WHY SIBERIA?
CANADIAN FOREIGN POLICY AND SIBERIAN INTERVENTION, 1918-19
P. Whitney Lackenbauer, University of Waterloo
©April 1998 published on Canadian Military Heritage Project with author’s permission
Page Two continued from “Canada’s prestige would be heightened and the Canadian Expeditionary Force would, in Borden’s eyes, increase Canadian power within the machinery of the Empire…..”
Another key factor behind Canadian intervention was economic interest in Siberia. Borden announced his belief that, while other nations would make determined efforts to obtain a foothold in the region, Canada’s “interposition with a small military force would tend to bring Canada into favourable notice by the strongest elements” in Siberia and place it in an advantageous position for future relations.(13) The prime minister’s vision of Siberian trade struck a chord that was already popular within Canadian industrial circles and amongst government officials (who had previously sought ways to open up Siberia to Canadian exporters and dispatched two trade commissioners to Russia in 1915 with this aim).(14) His pragmatic considerations of trade and development in Siberia made his political move salable to the public. His economic aspirations were also consistent with British policy; it was the British consul in Vladivostok who first suggested the appointment of a Canadian trade mission.(15)

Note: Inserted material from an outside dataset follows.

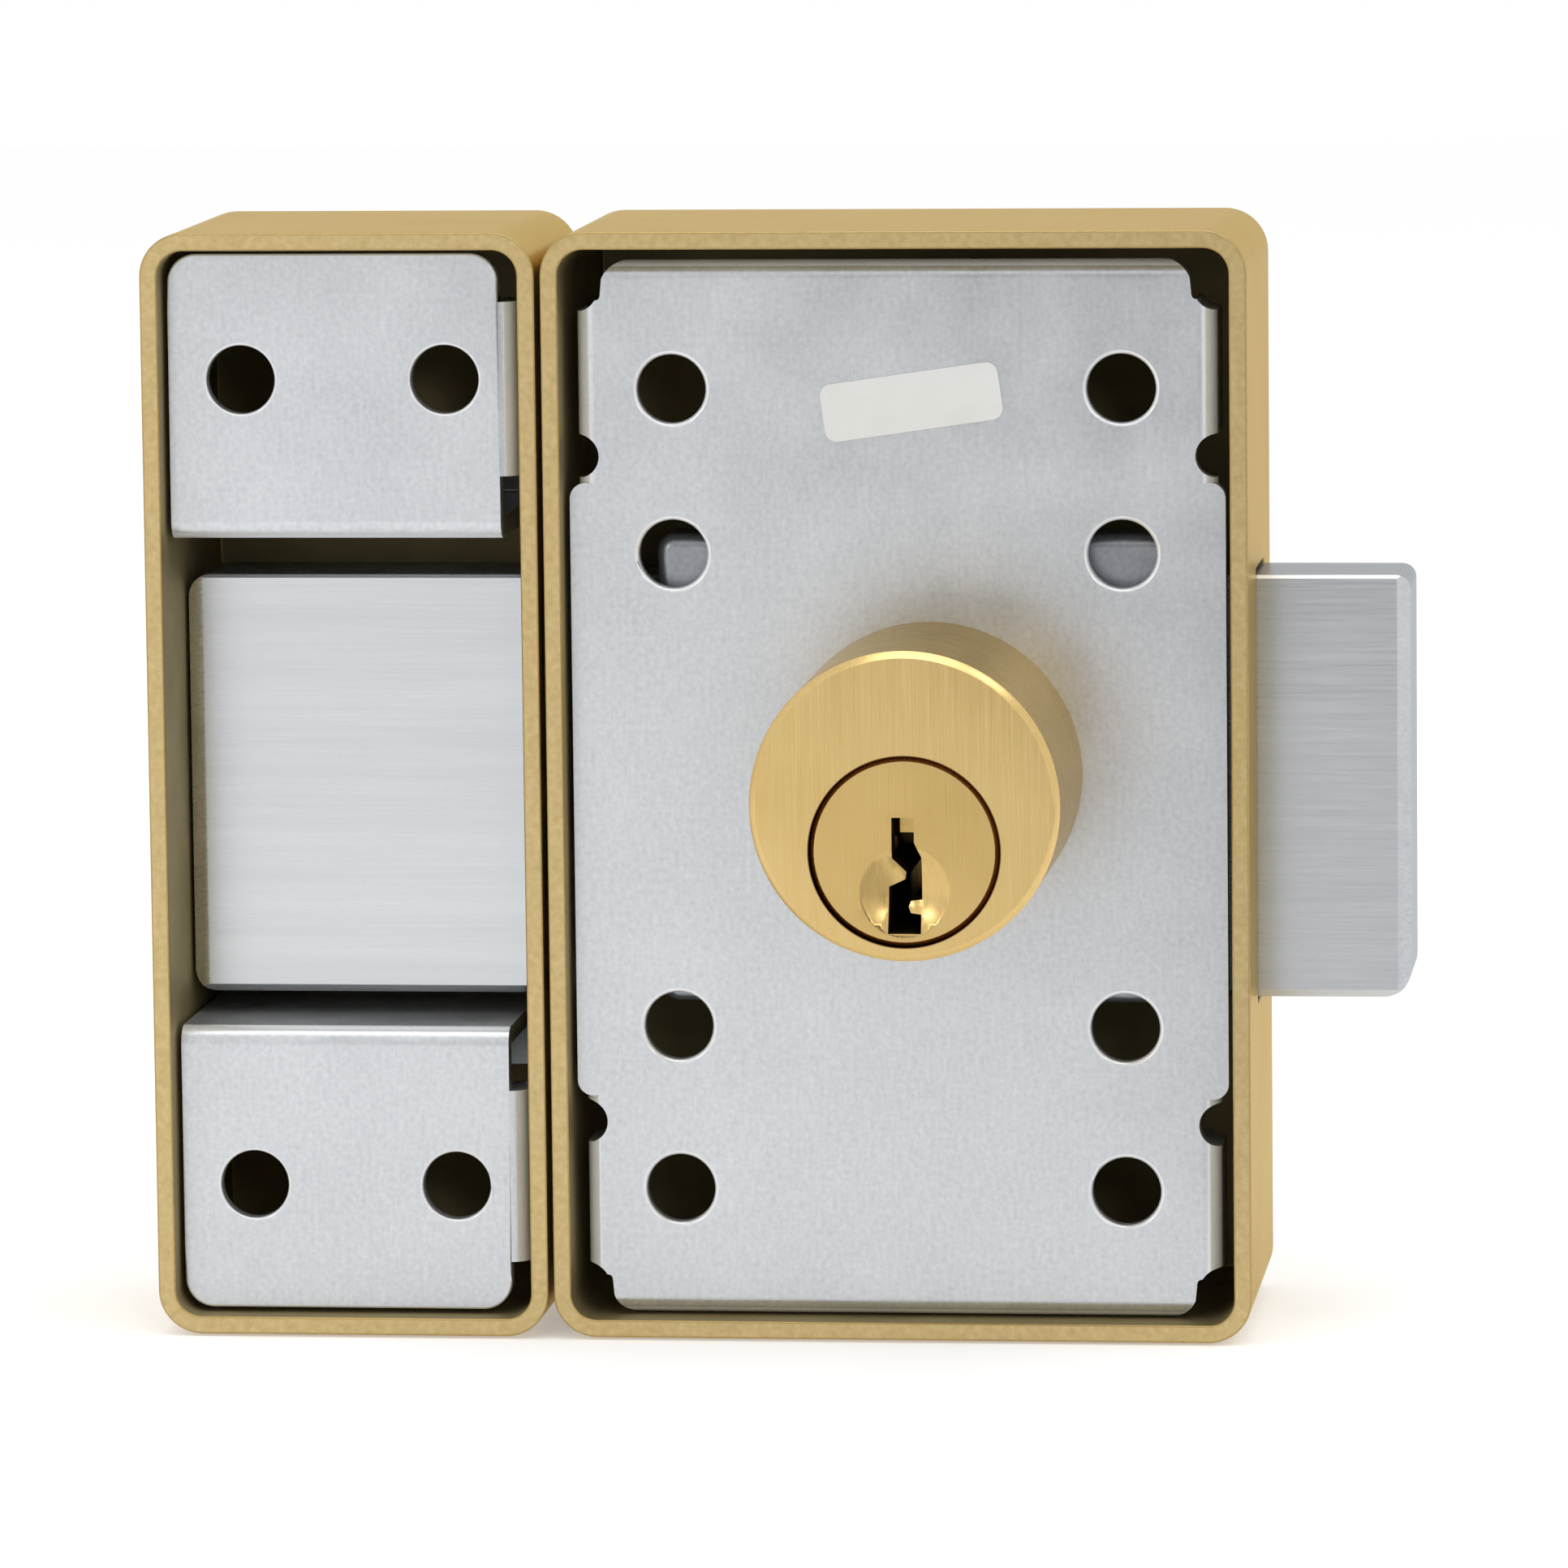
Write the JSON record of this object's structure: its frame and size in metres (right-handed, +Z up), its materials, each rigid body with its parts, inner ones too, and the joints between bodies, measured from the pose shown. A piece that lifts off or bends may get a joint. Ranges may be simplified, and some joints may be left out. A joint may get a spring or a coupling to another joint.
{
  "type": "double cylinder deadbolt",
  "caption": "Surface-mounted rim deadbolt with a brass case, keyed on both sides, a sliding bar bolt and a matching boxed keeper.",
  "frame": {"origin": "centre of the case's outer screw pattern, on the door-side face of the back plate", "axes": "+Y from the door into the room, +Z up, +X along the bolt from the keeper towards its tail"},
  "size_m": [0.0953, 0.059, 0.0842],
  "materials": {
    "cover_brass": "satin",
    "cylinder_brass": "fine turned",
    "plug_brass": "polished",
    "pin_brass": "turned",
    "screw_brass": "polished",
    "zinc_plate": "bright zinc plating",
    "bolt_steel": "ground along its length",
    "machined_steel": "machined",
    "spring_steel": "blued",
    "label_white": "satin film"
  },
  "bodies": {
    "lock_case": {"case_cover": "cover_brass", "keeper_cover": "cover_brass", "back_plate": "zinc_plate", "mechanism_tray": "zinc_plate", "tray_spacers": "zinc_plate", "bolt_guide": "zinc_plate", "keeper_upper_channel": "zinc_plate", "keeper_lower_channel": "zinc_plate", "plate_label": "label_white", "cover_posts": "machined_steel", "brake_rivet": "machined_steel", "outer_cylinder_screws": "machined_steel", "inner_cylinder_screws": "machined_steel", "cover_screws": "screw_brass", "keeper_cover_screws": "screw_brass", "bolt_brake_spring": "spring_steel", "outer_pin_springs": "spring_steel", "inner_pin_springs": "spring_steel", "outer_cylinder_body": "cylinder_brass", "inner_cylinder_body": "cylinder_brass", "inner_ring_nut": "cylinder_brass", "outer_driver_pins": "pin_brass", "inner_driver_pins": "pin_brass"},
    "outer_plug_set": {"outer_plug": "plug_brass", "outer_key_pins": "pin_brass", "outer_plug_clip": "spring_steel", "outer_tailpiece": "machined_steel"},
    "inner_plug_set": {"inner_plug": "plug_brass", "inner_key_pins": "pin_brass", "inner_plug_clip": "spring_steel", "inner_tailpiece": "machined_steel"},
    "bolt_set": {"bolt": "bolt_steel", "bolt_stop_pin": "machined_steel"},
    "pinion": {"drive_pinion": "machined_steel"}
  },
  "joints": [
    {"name": "outer_plug_turn", "type": "hinge", "parent": "lock_case", "child": "outer_plug_set", "pos_m": [0.0024, 0, -0.00195], "axis": [0, -1, 0], "range_deg": [0, 360]},
    {"name": "pinion_turn", "type": "hinge", "parent": "lock_case", "child": "pinion", "pos_m": [0.0024, 0, -0.00195], "axis": [0, -1, 0], "range_deg": [0, 360]},
    {"name": "bolt_slide", "type": "slide", "parent": "lock_case", "child": "bolt_set", "axis": [1, 0, 0], "range_m": [0, 0.0293]},
    {"name": "inner_plug_turn", "type": "hinge", "parent": "lock_case", "child": "inner_plug_set", "pos_m": [0.0024, 0, -0.00195], "axis": [0, -1, 0], "range_deg": [0, 360]}
  ],
  "couplings": [
    {"joint": "pinion_turn", "follows": "bolt_slide", "rad_per_m": 214.44},
    {"joint": "outer_plug_turn", "follows": "bolt_slide", "rad_per_m": 214.44}
  ]
}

Several historians have stressed that Canadian involvement was based upon an anti-Bolshevik, ideological impetus. Raymond Davies, in his Canada and Russia: Neighbours and Friends(1944), noted that the Canadian public (except for the small internationalist socialist groups) was bewildered by developments in Russia in 1917 and 1918. Although most Canadians did not actively oppose the revolution, “powerful voices” bellowed against the Marxist nationalization measures including Toronto’s Evening Telegram and the Catholic Church in Quebec. Despite the official reasons given for the dispatch of the Canadian Expeditionary Force to Russia, Davies argued, the political impetus was to crush the “Bolsheviki.”(16) Tim Buck, the chairman of the Communist Party of Canada at the time he wrote his account of the intervention, also described an anti-Bolshevik agenda and saw the Canadian initiative in Siberia as a calculated imperialist move. He argued that demands for official explanations revealed two important facts:
The first was that the British High Command, without reference to the Canadian government or even to the commander-in-chief of the Canadian forces overseas, had diverted Canadian troops to its counter-revolutionary invasion of Soviet Russia. There was a wave of public protest against that. The protests were still being made when the pressure upon the Canadian government brought out the second important fact, which was worse than the first. The second revelation was that the Government of Canada had entered into an arrangement with the British government to send a Canadian military force of five thousand men to Vladivostok to be part of the United States Army there which, along with the Japanese Army, had launched a counter-revolutionary invasion of Soviet Russia from the East, in an attempt to conquer Siberia.(17)
The anti-Bolshevik, imperialist agenda that Davies and Buck have attributed to Borden is misleading. As Robert Bothwell noted in his article on the intervention, Borden was more concerned that Siberia would fall under the domination of another foreign power (Germany, Japan or the United States) than he was with Bolshevik ideology or the threat Bolshevism posed for international relations.(18)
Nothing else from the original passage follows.